Hall recounted the story of Bates’ founding by Cheney, a Freewill Baptist and abolitionist who “believed deeply in the equality of all people, such that he believed that anyone should be admitted to what was in 1855 the Maine State Seminary, regardless of their racial background or gender,” he said.
“How many of you know that Bates College is named after Benjamin Bates, an industrialist who established the textile mills downtown in Lewiston?” Again, a respectable show of hands. Hall explained that when Cheney wanted to remake the seminary as a liberal arts college, in the 1860s, Bates the industrialist was a key financial supporter.
“Third question,” said Hall. “How many of you know that the cotton textiles that Benjamin Bates and others were weaving in Lewiston were made, until 1865, from cotton grown by enslaved people in the South of the United States?” Fewer hands went up that time.
This troubling paradox, Hall explained, seemingly went unaddressed by Cheney himself, the deep-dyed abolitionist who damned slavery as “a giant sin against God and an awful crime against man.”
Yes, Hall pointed out, Cheney likely would have rejected financial backing directly from a Southern plantation owner. But, as a diary from 1864 revealed, he was happy to accept $10,000 from industrialist Bates, whose wealth was derived in part from the unpaid trevails of plantation slaves.

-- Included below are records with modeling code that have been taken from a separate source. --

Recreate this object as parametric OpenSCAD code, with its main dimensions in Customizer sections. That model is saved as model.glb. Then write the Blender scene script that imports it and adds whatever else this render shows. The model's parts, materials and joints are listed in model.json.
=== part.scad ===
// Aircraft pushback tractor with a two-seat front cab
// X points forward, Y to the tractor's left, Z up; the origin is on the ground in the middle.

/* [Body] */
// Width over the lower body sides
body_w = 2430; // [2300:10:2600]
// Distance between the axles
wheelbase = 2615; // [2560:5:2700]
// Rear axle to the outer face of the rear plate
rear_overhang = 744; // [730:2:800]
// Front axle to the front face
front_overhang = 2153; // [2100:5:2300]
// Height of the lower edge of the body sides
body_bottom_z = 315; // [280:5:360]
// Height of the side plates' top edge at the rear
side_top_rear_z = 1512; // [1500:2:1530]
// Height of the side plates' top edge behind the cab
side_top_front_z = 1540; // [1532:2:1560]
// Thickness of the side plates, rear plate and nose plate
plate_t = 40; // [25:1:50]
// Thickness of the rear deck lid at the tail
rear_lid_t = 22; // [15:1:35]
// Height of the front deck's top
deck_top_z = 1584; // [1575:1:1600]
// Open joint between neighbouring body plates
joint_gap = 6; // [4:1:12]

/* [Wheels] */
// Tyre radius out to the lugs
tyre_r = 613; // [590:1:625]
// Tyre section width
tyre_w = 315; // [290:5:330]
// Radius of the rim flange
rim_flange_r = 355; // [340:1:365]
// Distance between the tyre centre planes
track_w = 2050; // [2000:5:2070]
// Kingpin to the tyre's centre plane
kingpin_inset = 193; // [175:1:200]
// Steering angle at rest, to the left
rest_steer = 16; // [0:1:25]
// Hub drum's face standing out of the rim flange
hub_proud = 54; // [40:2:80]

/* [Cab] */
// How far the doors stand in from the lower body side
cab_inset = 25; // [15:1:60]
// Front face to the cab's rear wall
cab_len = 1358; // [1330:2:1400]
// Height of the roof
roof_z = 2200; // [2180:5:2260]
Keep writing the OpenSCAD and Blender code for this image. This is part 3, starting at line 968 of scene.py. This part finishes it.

Hall’s point was that such moral hopscotch — and the corresponding imperative to keep the questions coming — persists today. Quoting last May’s Commencement address by Equal Justice Initiative founder Bryan Stevenson, Hall said that Americans remain “burdened by our history of racial inequality.
“It’s in the air in Maine, just like it’s in the air in Mississippi. It doesn’t matter where you go, there is this contaminant that we’re all breathing in.” Hall wondered, “Can talking more fully about Oren Cheney, his vision and his compromises, and also his silences, help us see a little better this contaminated air?”
“These are only my questions,” added Hall. “One of the things that both Walter and Clayton made very clear is that your quest, your development, depends on your questions…and the answers I hope you get from the people around you.”